A customer requests to see S&W’s in-demand M&P45 Shield. Pictured here, the
“safety catch” is engaged. He asks about the safety — how would you handle
this situation?

Rationale For Manual Safeties

There have been several cases of people accidentally shooting themselves while reholstering their pistol. In most instances, an on-safe pistol would prevent that from happening. I’ve seen many online thread discussions on appendix concealed-carry, and while those users appreciate the carry method’s tactical advantage, they often admit they went from a striker-fired gun with no manual safety to a design that did have a “safety catch” — or at least to a pistol with an external hammer that could be held in position by the shooter’s thumb when holstering.

Note: There have been cases of a poorly designed safety strap, the creased edge of a too-worn holster or the cord of a jacket getting inside the triggerguard to cause unintended discharge while holstering. Score a selling point for the manual safety, which will keep the gun from going off in that situation, no matter where on the body the gun is holstered.

Another plus for the manual safety comes in the area of weapon retention. There are many cases on record of police officers (and some “civilians”) being saved from death when a criminal managed to get their gun away from them, tried to shoot them with it and couldn’t because he either didn’t know it was “on safe” or couldn’t find the safety lever.

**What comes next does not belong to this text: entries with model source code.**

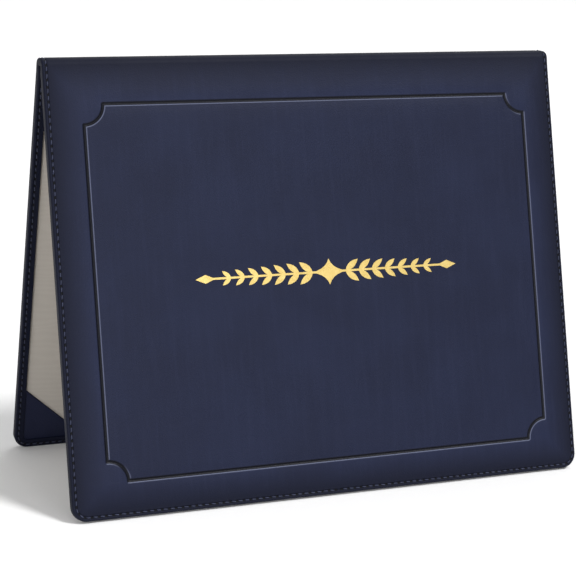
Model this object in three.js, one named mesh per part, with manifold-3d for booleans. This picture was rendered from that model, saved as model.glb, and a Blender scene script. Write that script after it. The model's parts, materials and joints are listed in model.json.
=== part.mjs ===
// Padded leatherette diploma cover, standing as a tent on its two long bottom edges.
// Millimetres, +Z up. The origin is on the floor, under the middle of the spine.
// Each cover is drawn lying flat: x along its width, y from its bottom edge up to the fold,
// z from its inner face out to its padded face. It is then turned up on its fold.
import * as THREE from 'three';
import { mergeVertices } from 'three/addons/utils/BufferGeometryUtils.js';
import Module from 'manifold-3d';

const wasm = await Module();
wasm.setup();

// Sizes of the whole cover
const coverWidth = 292;
const coverHeight = 235; // from the bottom edge to the outside of the fold
const halfAngle = THREE.MathUtils.degToRad(15); // lean of each cover when the tent stands
const closedGap = 0.6; // between the inner faces when the covers lie shut
const clearance = 0.3; // between pieces that lie on each other

// Thicknesses of the layers, from the inner face outwards
const leather = 0.9;
const pocketSheet = 0.4;
const liningSheet = 0.5;
const board = 1.5;
const foam = 1.3;
const stripSheet = 0.6; // inner strips along the fold

// Edges, seam and padding of a cover, as distances in from its edge
const cornerRadius = 8;
const outerRoll = 1.3; // rounding of the leather over the outer edge
const innerRoll = 0.7;
const turnIn = 5; // width of the leather turned in over the inner face
const seamInset = 2.1;
const seamHalfWidth = 0.6;
const seamDepth = 0.4;
const paddingStart = 3.6;
const paddingEnd = 15;
const plateauRadius = 10; // corners of the flat top of the padding

// Fold and spine
const foldRadius = 1.2;
const stripWidth = 12; // how far an inner strip reaches down its cover

// Debossed line with notched corners, measured to the middle of the line
const lineSide = 19.4;
const lineBottom = 18.7;
const lineTop = 23.7; // from the outside of the fold
const lineWidth = 1.9;
const lineFloor = 0.9; // width of the flat bottom of the line
const lineDepth = 0.5;
const notchRadius = 10.6;

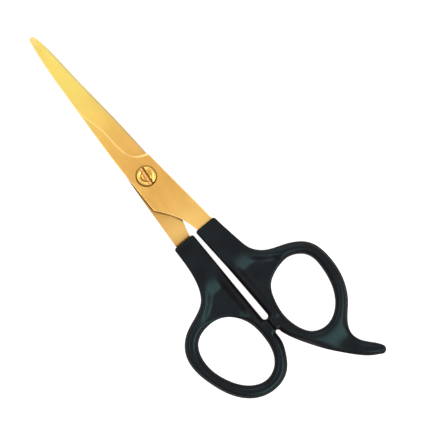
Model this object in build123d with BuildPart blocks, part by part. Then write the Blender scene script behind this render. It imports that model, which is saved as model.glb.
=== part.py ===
"""Hairdresser's shears: two steel blades on an adjustable screw pivot, with moulded plastic finger loops.

Row frame, millimetres: the origin is on the pivot axis, in the plane that the closed shears rest on.
+Z is up out of that plane, +Y points from the pivot to the blade tips, +X is the side of the finger rest.
The finger half (upper blade, loop with the rest) stands still; the thumb half turns about Z.
"""

import os

from build123d import *

os.makedirs("parts", exist_ok=True)

# ---------------------------------------------------------------- driving dimensions
MID_Z = 4.0  # height of the plane in which the two blades meet
SHANK_THICK = 8.0  # moulded handle at the collar, top to bottom
REST_THICK = 5.2  # at the end of the finger rest
EDGE_ROUND = 1.8  # rounding of the moulded edges
COLLAR_CORNER = 1.0  # rounding of the collar seen from above
WEB_THICK = 4.0  # thin webs between the beads of the loops
WEB_TAPER = 40  # slope of the web's sides, degrees from vertical
COLLAR_Y = -28.7  # where the steel enters the plastic

BLADE_THICK = 2.4  # steel stock
TIP_THICK = 1.5  # left at the tip by the distal grind
BLADE_GAP = 0.1  # between the two inner faces
EDGE_LAND = 0.15  # thickness left at the cutting edge
RIM_ROUND = 0.3  # rounding of the outer face's rim
TIP_Y = 69.9

SHOULDER_R = 2.5  # plain part of the screw, the bearing
SHOULDER_BORE_R = 2.55
THREAD_R = 2.0
THREAD_BORE_R = 2.03
HEAD_R = 3.7
HEAD_THICK = 0.95  # to the crest of the head's rim
RIM_CREST_R = 3.1  # the rim is domed; inside it slopes down to a groove about the boss
GROOVE_R = (2.1, 2.4)
GROOVE_DEPTH = 0.2
BOSS_RISE = 0.2  # of the boss above the rim
SLOT_WIDTH = 1.9
SLOT_DEPTH = 0.65
SLOT_ROUND = 0.55  # rounding of the slot's bottom corners
SLOT_TURN = -6.0  # degrees from the Y axis
SEAT_R = 4.25  # recess for the washer and the foot of the head
SEAT_DEPTH = 0.55
TENSION_R = 3.5
TENSION_THICK = 0.35
TENSION_DISH = 0.05
GLIDE_R = 4.2
GLIDE_BORE_R = 2.6
GLIDE_THICK = 0.48
GLIDE_RECESS = 0.2
GLIDE_RECESS_R = 4.3
NUT_R = 3.9
NUT_SLEEVE_R = 2.98
NUT_BORE_R = 3.0
NUT_FLOOR = 0.45  # steel left under the blind thread
AXIAL_PLAY = 0.02

STOP_X = 0.7  # plane in which the two handles meet when the shears are closed
STOP_GAP = 0.08
SLIT_R = 1.28  # the slit ends in a half circle above the stops
SLIT_END_Y = -71.0
NOTCH_Y = -77.9  # lower end of the stop faces

INNER_Z = MID_Z + BLADE_GAP / 2  # inner face of the upper blade
OUTER_Z = INNER_Z + BLADE_THICK  # outer face of the upper blade

# ---------------------------------------------------------------- blade outlines, as (x, y)
# Both blades are drawn as the upper one: spine on the -X side, cutting edge on the +X side.
UPPER_SPINE = [(-6.3, -11.9), (-6.15, 0), (-6.05, 10), (-5.0, 30), (-3.75, 50), (-2.22, 65), (-1.5, 69.2)]
LOWER_SPINE = [(-6.3, -11.9), (-6.0, 0), (-5.6, 10), (-4.45, 30), (-2.9, 50), (-1.69, 65), (-0.8, 69.4)]
UPPER_EDGE = [(5.5, 6.9), (5.1, 12), (4.1, 30), (2.6, 50), (1.45, 65), (0.75, 69.1)]
LOWER_EDGE = [(5.7, 6.9), (5.45, 12), (4.6, 30), (3.4, 50), (1.95, 65), (1.1, 69.0)]
UPPER_TIP = (-0.4, TIP_Y)
LOWER_TIP = (0.2, TIP_Y - 0.05)
UPPER_SHANK = [(6.1, 6.0), (6.6, 0), (8.0, -15), (9.15, COLLAR_Y)]
LOWER_SHANK = [(6.1, 6.0), (6.68, 0), (7.78, -15), (8.65, COLLAR_Y)]
SHANK_INNER = [(-6.3, -12.1), (-4.4, -14.6), (-1.95, -17.9), (0.0, -21.9), (1.95, COLLAR_Y)]
TANG_OUTER = [(8.0, -30.2), (8.0, -48.5)]
TANG_INNER = [(3.2, -30.2), (4.2, -48.5)]
TANG_HOLES = [(5.8, -35.0), (6.1, -43.0)]
TANG_HOLE_R = 1.3

# Line in which the hollow grind breaks out of the flat outer face, and its curved start at the pivot end.
RIDGE = [(-1.0, 4), (-1.4, 14), (-1.9, 20), (-2.5, 26), (-4.1, 33), (-4.0, 44), (-3.1, 55), (-1.9, 65), (-1.3, 72)]
GRIND_START = [(9.0, 4.3), (5.2, 6.0), (3.0, 7.0), (0.5, 9.2), (-1.0, 12.2), (-3.0, 19.0), (-9.0, 30.0)]
GRIND_HOLLOW = 0.10  # depth of the hollow, as a share of the bevel's height
GRIND_LIP = (0.94, 0.85)  # the last of the bevel, up to the ridge, is steeper: where it starts, across and up
GRIND_WALL = 22  # slope of the step at the start of the grind, degrees from vertical
INSIDE_HOLLOW_R = 37.5  # radius of the shallow hollow in the inner face
INSIDE_HOLLOW = [(14.0, 0.16), (66.0, 0.012)]  # its depth at two places along the blade, as (y, depth)

# ---------------------------------------------------------------- handle outlines, as (x, y)
FINGER_COLLAR_X = (0.8, 10.05)
FINGER_SLIT = [(1.62, -48.0), (1.98, SLIT_END_Y)]
FINGER_NOTCH = [(1.3, -78.15), (1.75, -79.5)]
FINGER_REST = [(1.75, -79.5), (3.6, -84.0), (7.0, -90.0), (10.95, -96.0), (15.8, -102.0), (21.4, -107.9), (26.0, -110.9)]
FINGER_REST_END = (28.3, -111.3)
FINGER_LOOP = [
    (29.2, -108.9), (26.3, -105.0), (23.3, -101.0), (22.5, -97.6), (24.2, -93.1), (29.4, -87.0), (33.0, -80.5),
    (34.75, -69.5), (32.4, -60.0), (24.2, -54.2), (16.9, -51.0), (13.1, -46.6), (11.95, -42.0), (10.6, -33.0),
]
FINGER_HOLE = [
    (20.3, -59.0), (15.6, -60.0), (10.4, -63.1), (7.7, -69.0), (6.8, -75.5), (7.8, -81.3),
    (11.2, -87.0), (16.6, -88.9), (22.2, -87.0), (27.2, -81.0), (29.7, -71.0), (28.4, -63.0),
]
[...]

The best approach to the sale may be to, as motorcyclists say of helmets, “let those who ride decide.” If your customer wants a new striker-fired pistol of modern design and a thumb safety, you can certainly sell him one. SIG introduced a P320 variation with a manual thumb safety at the 2016 SHOT Show. S&W has long made their M&P pistols with an optional ambidextrous thumb safety, and has sold most of their hugely popular subcompact Shields with a (right hand only) thumb safety. Springfield Armory has offered their XD-45 with an ambi-thumb safety.

Selling the customer what he wants is, after all, perhaps the most proven strategy in salesmanship ever. And often, the customer really is right about his or her own perceived needs.